I do not contend that the American ruling class necessarily shares this view of the world’s future in case of another war; but they are clearly apprehensive over it. Nor do I contend that their apprehension can stop the war from breaking over us; for obviously they are unable either to adopt the radical international policies necessary for this nor can they overcome domestic crises without resort to war. Yet, being increasingly aware of the fact that their existence is at stake, they will not rashly open the sluice gates to pressures which become uncontrollable once released, only to engulf them in swift disaster.

The Atlantic Pact must be viewed with this factor in mind. The pact is the legal instrument for war, but it is not ONLY that: it is designed to forestall Stalinist “revolutions,” such as the one in Czechoslovakia; it is supposed to prevent the forced evacuation of U.S. troops from Berlin, etc., etc. It is a political instrument to prevent the neutralization of Western Europe, to keep the latter within the economic and power orbit of the United States, to thus prevent a rapprochement of Western Europe with Russia (which is entirely feasible, especially on an economic basis), with consequences detrimental to the U.S.
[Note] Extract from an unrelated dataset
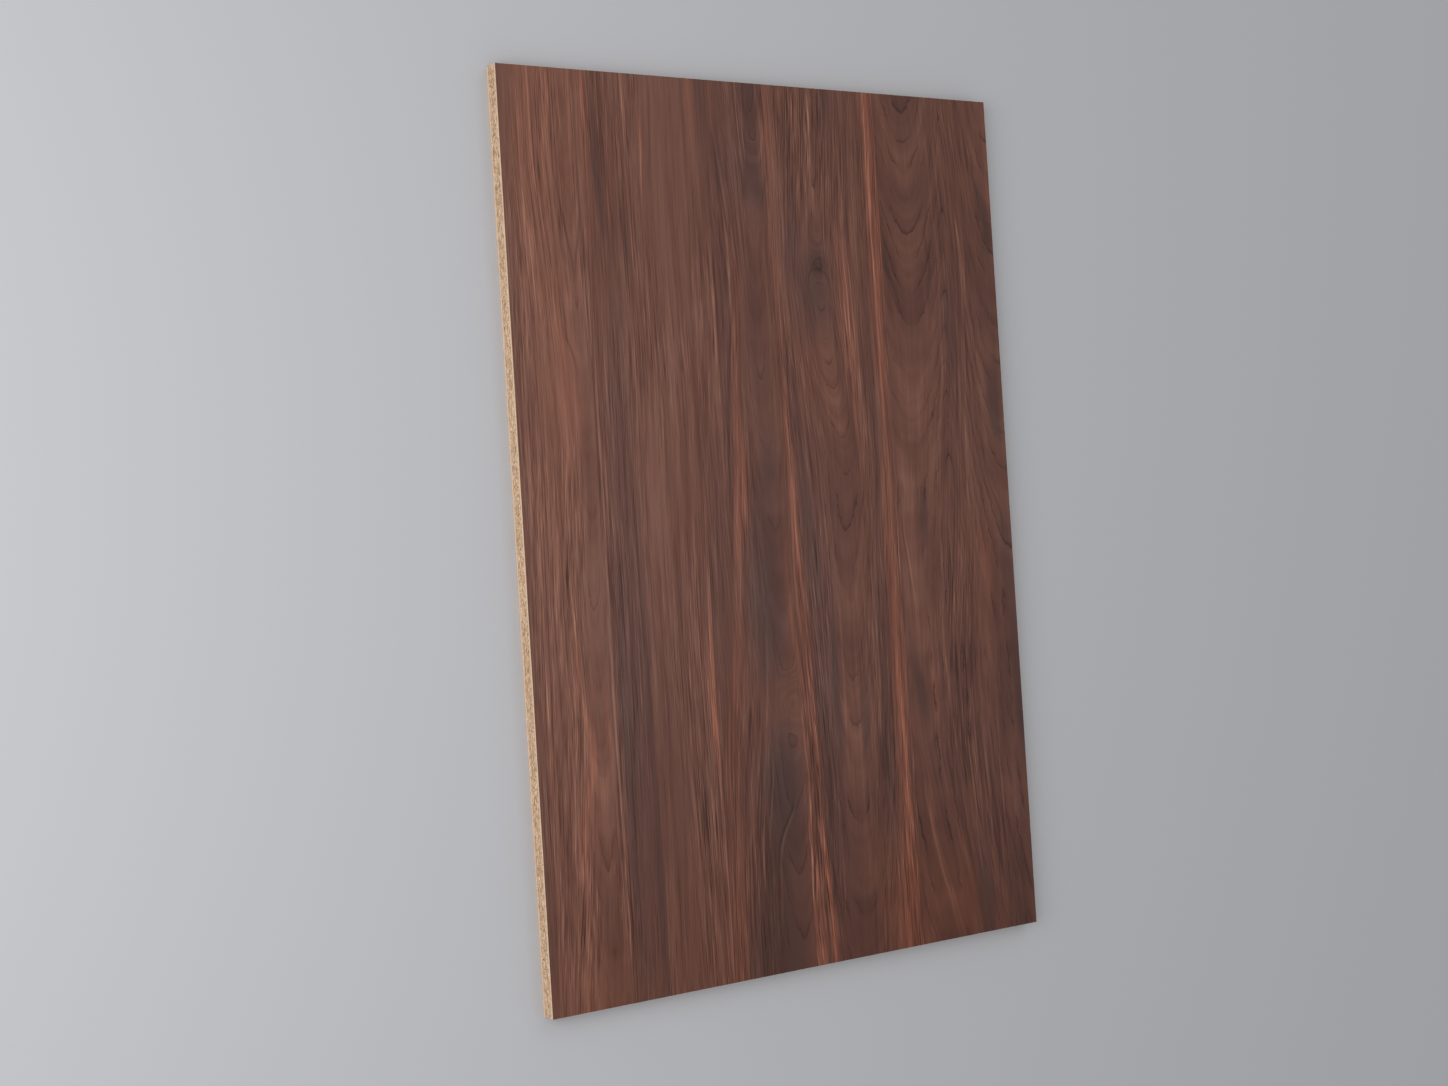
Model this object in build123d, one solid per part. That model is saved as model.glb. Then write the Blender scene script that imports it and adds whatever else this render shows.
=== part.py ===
from build123d import *
import os

# Melamine-faced chipboard panel, a rectangle of stock sawn on all four sides.
# It lies flat with its wood-grain face up. Lengths are in millimetres.
# The origin is on the surface it lies on, under the middle of the panel:
# +X runs across the grain, +Y along the grain and +Z up, out of the grained face.

# The sawn panel
panel_length = 900.0      # along the grain, Y
panel_width = 600.0       # across the grain, X
panel_thickness = 18.0    # over both facings, Z

# The facings, resin-soaked papers pressed onto both sides of the core
decor_thickness = 0.15    # printed wood-grain face, on top
backing_thickness = 0.15  # balancing face, underneath

# Heights of the two glue lines, where the core meets its facings
core_bottom = backing_thickness
core_top = panel_thickness - decor_thickness


def layer(bottom, top):
    """One layer of the board, which the saw has cut flush with the others on all four sides."""
    with BuildPart() as part:
        with BuildSketch(Plane.XY.offset(bottom)):
            Rectangle(panel_width, panel_length)
        extrude(amount=top - bottom)
    return part.part


def backing_face():
    """The balancing paper that keeps the board flat, and the face that it rests on."""
    return layer(0, core_bottom)


def chipboard_core():
    """The pressed mat of wood chips, one piece, whose sawn sides are the board's raw edges."""
    return layer(core_bottom, core_top)


def decor_face():
    """The printed wood-grain paper, which is the face on show."""
    return layer(core_top, panel_thickness)


pieces = {
    "backing_face": backing_face(),
    "chipboard_core": chipboard_core(),
    "decor_face": decor_face(),
}

os.makedirs("parts", exist_ok=True)
for name, piece in pieces.items():
    piece.label = name
    export_step(piece, f"parts/{name}.step")
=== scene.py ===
import math
import random

import bmesh
import bpy
import numpy as np
from mathutils import Matrix, Vector, noise
from mathutils.geometry import delaunay_2d_cdt


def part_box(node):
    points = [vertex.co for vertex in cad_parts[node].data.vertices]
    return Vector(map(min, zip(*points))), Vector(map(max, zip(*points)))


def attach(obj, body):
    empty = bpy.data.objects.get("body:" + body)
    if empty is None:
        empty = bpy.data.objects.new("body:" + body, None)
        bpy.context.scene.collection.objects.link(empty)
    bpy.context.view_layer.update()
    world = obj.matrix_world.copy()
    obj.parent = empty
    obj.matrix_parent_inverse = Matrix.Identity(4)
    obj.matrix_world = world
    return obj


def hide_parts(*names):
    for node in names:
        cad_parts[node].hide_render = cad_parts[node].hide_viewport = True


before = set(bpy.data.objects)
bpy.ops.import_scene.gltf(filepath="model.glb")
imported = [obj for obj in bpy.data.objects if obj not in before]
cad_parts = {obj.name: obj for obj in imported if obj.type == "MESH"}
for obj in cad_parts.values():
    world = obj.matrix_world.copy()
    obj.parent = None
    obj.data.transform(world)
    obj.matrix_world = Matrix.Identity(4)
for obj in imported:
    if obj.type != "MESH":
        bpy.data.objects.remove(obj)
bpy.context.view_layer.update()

# A faced chipboard panel that lies on a pale floor. Places are in metres, in the frame of the
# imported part: +X across the grain, +Y along it, +Z up. The decor's own list of grain marks is in
# millimetres from the panel's far left corner, because a print is laid out like a drawing.

MM = 0.001

BODY = "root"
CORE_LOW, CORE_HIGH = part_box("chipboard_core")
DECOR_LOW, DECOR_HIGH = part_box("decor_face")
BACKING_LOW, BACKING_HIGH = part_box("backing_face")
LEFT, NEAR, UNDERSIDE = BACKING_LOW
RIGHT, FAR, TOP = DECOR_HIGH


def srgb(red, green, blue):
    """A linear colour for shader sockets, from a colour as a picture shows it, 0 to 255."""
    linear = []
    for value in (red, green, blue):
        part = value / 255
        linear.append(part / 12.92 if part <= 0.04045 else ((part + 0.055) / 1.055) ** 2.4)
    return (*linear, 1.0)


# Camera: it stands over the panel's left side, with the grain running up the picture

CAMERA_PLACE = Vector((-1.2160, -0.0102, 1.7618))
CAMERA_AIM = Vector((-0.0733, 0.0245, TOP))
CAMERA_ROLL = math.radians(3.578)
CAMERA_LENS = 51.93      # mm, on a sensor 36 mm wide
CAMERA_SHIFT = -0.0276   # of the picture's width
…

It is highly improbable that the U.S. can defend the continent in case of another war; and this is obviously a major dilemma facing American planners. Yet it is a bitter fact; the next war will be intercontinental in nature. Europe will either be overrun by Russia, or it will remain “neutral,” supplying Russia with whatever it can produce. The $1.1 billion which are being considered for appropriation for military supplies under the Atlantic Pact is a paltry sum compared to America’s own annual outlay of over $15 billion, which probably does not grossly exceed the requirements of modern war preparations. If the N.Y. Times demands, as Draper quotes, “a team of army, navy and air forces strong enough to keep any aggressor in check,” or when it claims that “the fundamental strategic concept is ... that we must at all costs prevent Western Europe from being overrun by a new conqueror ...,” then this can hardly be taken too seriously – except as a token of subjective willingness to make good one’s words with deeds – in the light of: (1) modern warfare; (2) the utter unwillingness of the European peoples to fight; (3) the lack of a place to station the required forces, not excluding Germany. For General Clay’s “boasts,” that the cold invasion had already gotten under way, notwithstanding, it will shortly become politically untenable to continue the military occupation of Germany. (What, after all, are they creating a Western German state for?)

These are some of the salient factors to be considered before the slogan: “Demand the withdrawal of the armed forces of the U.S. from Europe” with which Draper concludes his article, can be taken seriously as an EFFECTIVE political guide.